Over the next week or so, I will add pictures taken on my iPhone or that Charles took with his camera of our trip. It should be a little easier to do so on the computer than the app on my iPhone……..see you around😉
Yesterday we drove in the rain, (again) from Waters End to the rental car office near Heathrow. One of the staff then dropped us off at the Underground station so that we could take it into the south Kensington area where our hotel was located. We got off at Earl’s court and walked with our luggage (in the rain) to Xenia Hotel. We rested a bit then decided to walk to Harrod’s just so that I could see what all the fuss was about. I must say- it is a rather impressive store. (Do you know how hard it is to locate toilets in this city?)
We walked back to our hotel and stopped at a store to pick up wine, cheese, bread and fruit for our dinner. We’d eaten lunch at a small cafe earlier.
This morning after we had breakfast at our hotel we decided on a route to take to use the Underground so we could see a few stores. First up and in my opinion the one that was most enjoyable was Fortnum and Mason. Whole (paycheck) Foods definitely takes a backseat to this place-especially in what the employees wear- look at that guys outfit!

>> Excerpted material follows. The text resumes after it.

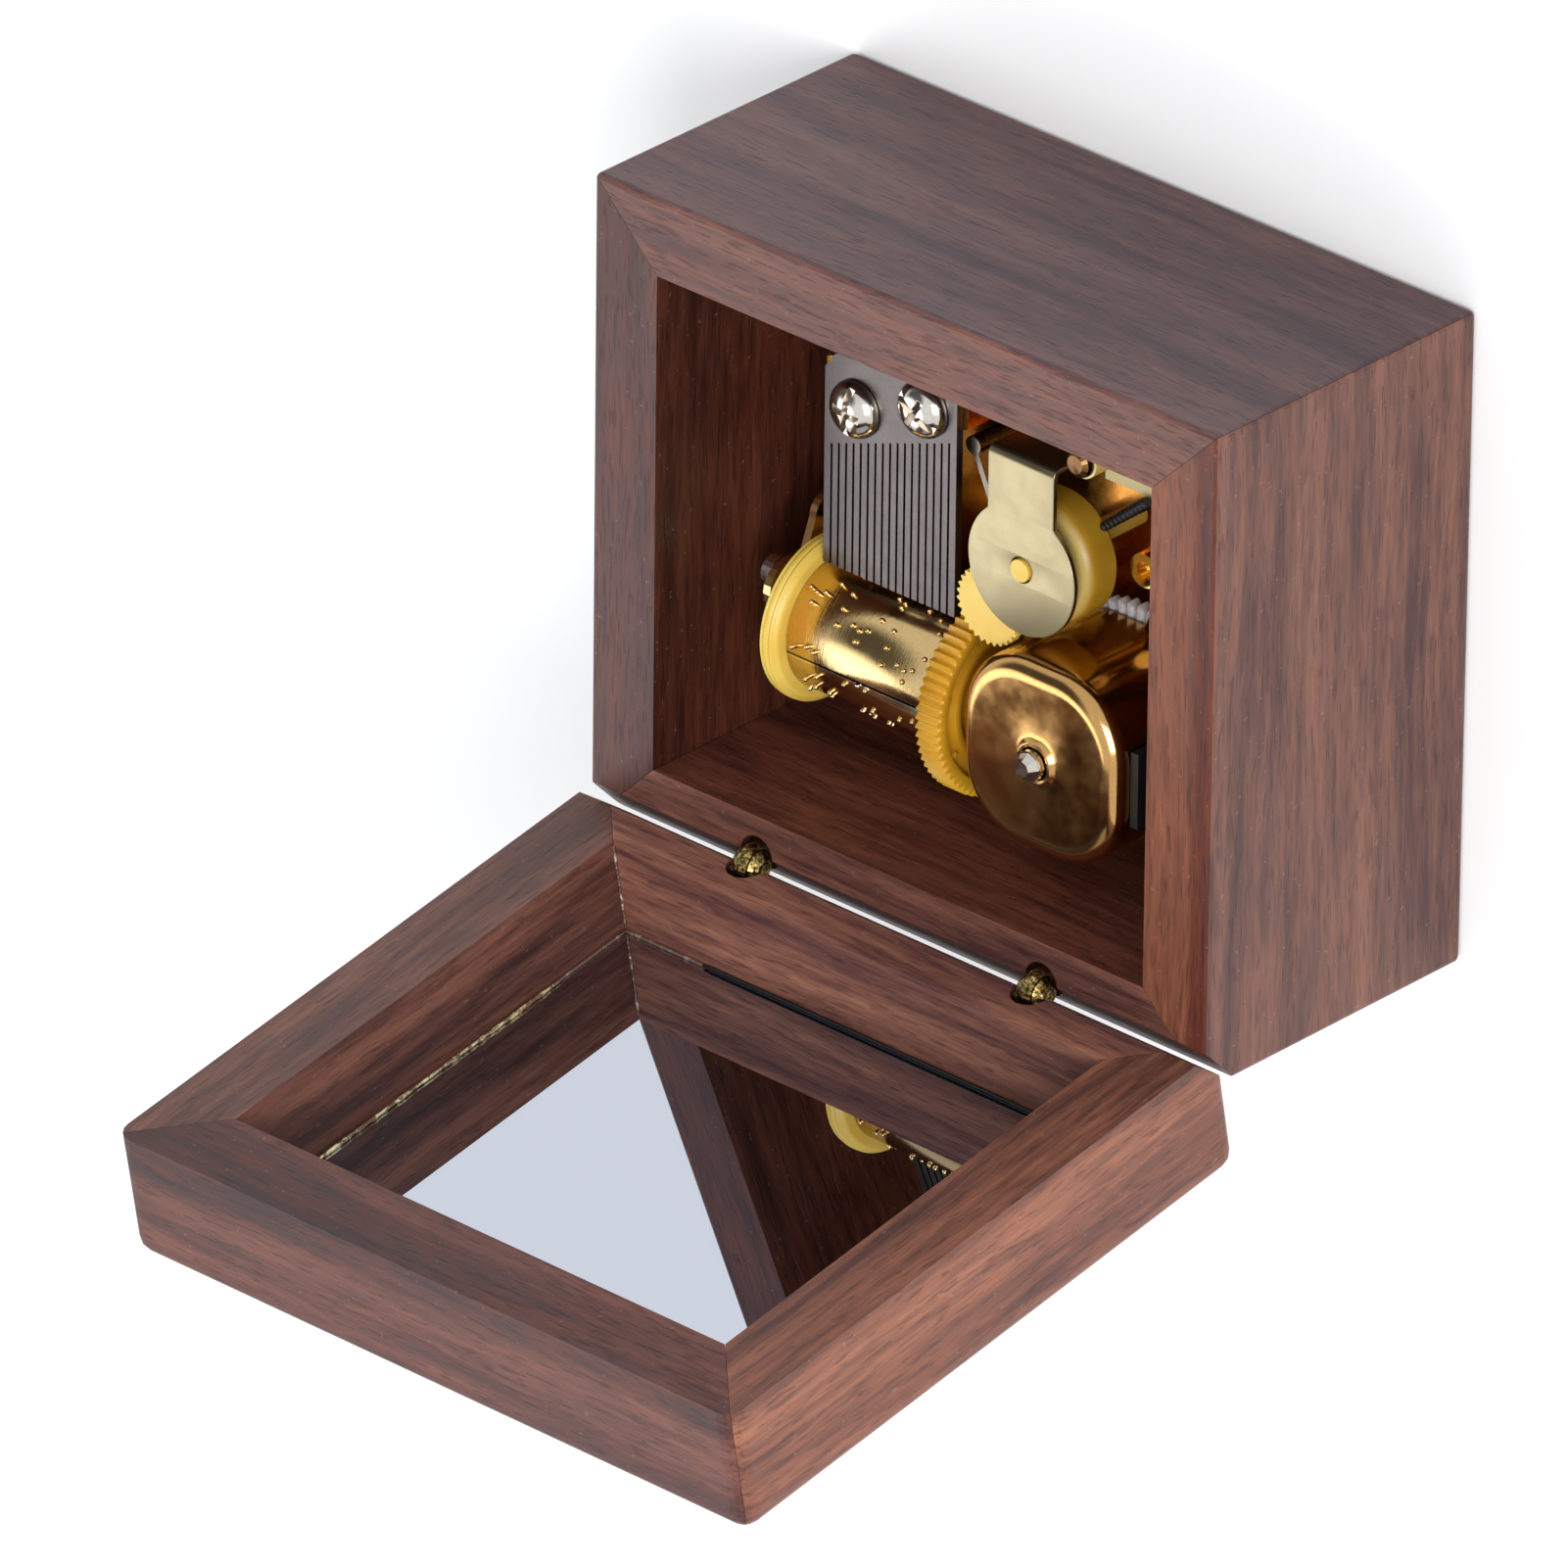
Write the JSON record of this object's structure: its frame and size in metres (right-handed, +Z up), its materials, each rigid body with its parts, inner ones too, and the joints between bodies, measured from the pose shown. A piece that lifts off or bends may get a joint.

All the employees looked great in their suits and ties. (Including the female staff).
On our way to Selfridges’s we passed the USA embassy.
Selfridge’s turned out to be the place we had lunch, on the roof of the 5th floor is the restaurant called Vintage Salt. It was fun to see this iconic store. We rode the Underground back to our hotel to drop off a few items. Then we rode up to Hyde Park and walked from there into the Kensingtom end of the park. We then caught the ride back to our hotel as our “tootsies’ we’re ready for a break.
It has been a great trip. After being gone for three weeks, we are ready to go home. We will have fun remembering the places we have seen but even more the conversations with the people we have met. The Irish and the English have been very friendly wherever we have gone.
Looking forward to seeing you Landon- is Allie still alive?
Our last day at Waters End’s Hop Bine Studio was very relaxing. We spent the day listening to music and reading out on the terrace. We took a hike and explored some of the public footpaths. Ended up sitting on a bench in an apple orchard and simply soaking in the ambience.
This area has several hops growing farms and on Friday we saw a farmer hauling hops on the back of his tractor.
There is one chicken that I have nicknamed Henrietta. She comes to greet us and will follow you (like a dog) in hopes of some tidbit of food.
We will be driving back into London and will plan to explore it on Monday and Tuesday before we fly home.
Saturday we spent the day at Leeds Castle. The property is very large. After parking, we wound our way up the paths which eventually give you your first glimpse of the castle. There are several lakes/ponds, including the moat around the castle.
First we we went to see the Falcontry presentation which involved 2 owls and an American hawk. From there we explored the formal gardens. I love the photos of the young girl watching the peahen and her little chicks. The peahen’s stance was rather royal as well as protective as she marched them toward me. Of course I had to move out of her way!
We had a bite to eat before we toured the castle. It was on the restaurant patio that we first saw part of the wedding party. We saw further evidence of the upcoming nuptials as we walked toward the castle. Guests dressed to the nines, floral arrangements being delivered, and the banquet hall was being prepared. Obviously the color purple was being put to good use.
The tour started in the lower part of the castle which had been the area where food and wine had been stored. They give an exhibit of the history and timeline of the castle. From there you go up through the rooms, the first being the queens bedroom. Lady Baille was the last owner before she turned the property over to the National Trust. She was the one who introduced black swans to the property and used them as her emblem.
We decided to take a turn at the maze. We must have walked at least 15 minutes trying to get to the middle which has a raised area. We would see the same people wondering around just as lost as ourselves. One of the employees took pity on us and gave us the clue “just go left”, and we finally found the center. It was a lot of fun and it made for many grins and laughter with your fellow “maze goers”.